Step Two: Determine Eligibility for PIP
To be eligible for PIP approval, you must be the spouse, child, or parent of either:
- an Active Duty member of the U.S. Armed Forces
- a current member of the Selected Reserve of the Ready Reserve, or
- someone who has previously served in the U.S. Armed Forces or the Selected Reserve of the Ready Reserve.
PIP eligibility isn’t automatic for people in these three groups, but they are the only ones who are encouraged to ask for it under the new policy.
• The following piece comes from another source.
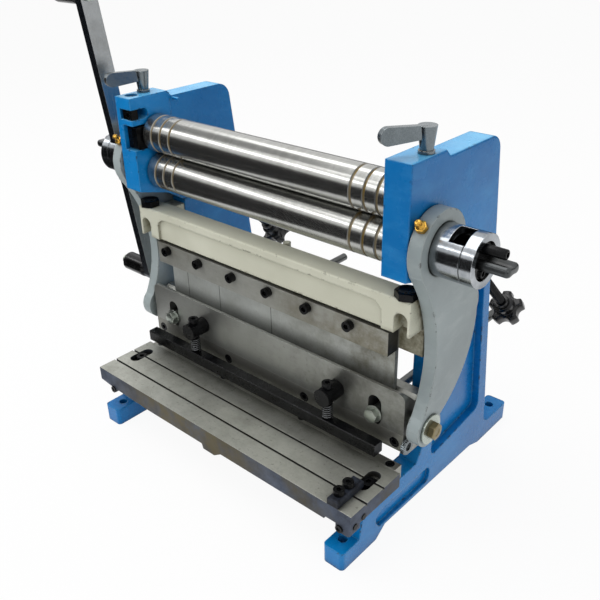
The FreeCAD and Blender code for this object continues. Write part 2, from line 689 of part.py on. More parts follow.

Here’s who will not be granted PIP: Anyone with a criminal conviction or other “serious adverse factors.” Parole in place can be granted only on a "discretionary" basis, which means the immigration authorities don't have to grant it if they don't want to -- they have to first be convinced that the applicant deserves their help. If you have anything negative in your personal history that makes you wonder whether immigration officials would prefer to remove you from the U.S., by all means consult an immigration attorney.
Step Three: Apply for “Parole in Place” Approval
You can’t jump straight to applying for your green card (adjustment of status), or your application will be rejected. First, you must take care of the issue of your illegal entry to the U.S., and request parole in place. To do so, you must prepare and submit the following to U.S. Citizenship and Immigration Services (USCIS):
- Form I-131, Application for Travel Document
- Evidence of the family relationship to the U.S. citizen military serviceperson (such as a copy of a birth or marriage certificate)
- Evidence that the U.S. citizen family member is either an Active Duty member of the U.S. Armed Forces, in the Selected Reserve of the Ready Reserve, or previously served in the U.S. Armed Forces or the Selected Reserve or the Ready Reserve, such as a photocopy of the military identification card (DD Form 1173; make copies of both the front and back).
- Two identical, color, passport-style photographs of the noncitizen applicant, and
- Evidence of any additional favorable discretionary factors that you wish to have USCIS take into account, such as letters from community leaders or teachers showing your involvement in volunteer activities, personal education, or your children's education.
There is no fee for this application. (Based on 8 C.F.R. 103.7(d).)
See the Form I-131 page of the USCIS website for a free download of the form and instructions on where to mail it.
After USCIS has reviewed your application, it may decide to call you in for an interview. Typically these are short interviews, perhaps even at a filing or intake window rather than an actual office. Nevertheless, if USCIS feels it needs more information in your case, it may conduct a more extensive interview.
Step Four: Apply for Adjustment of Status
Once you have obtained approval of your parole in place, you can proceed with filing a visa petition (signed by the U.S. citizen) and adjustment of status application, all at the same time. See an attorney or follow the instructions on the “Getting a Family-Based Green Card” and “Adjustment of Status Procedures” pages of the Nolo website.
In addition, be sure to include a copy of your parole in place approval notice from USCIS.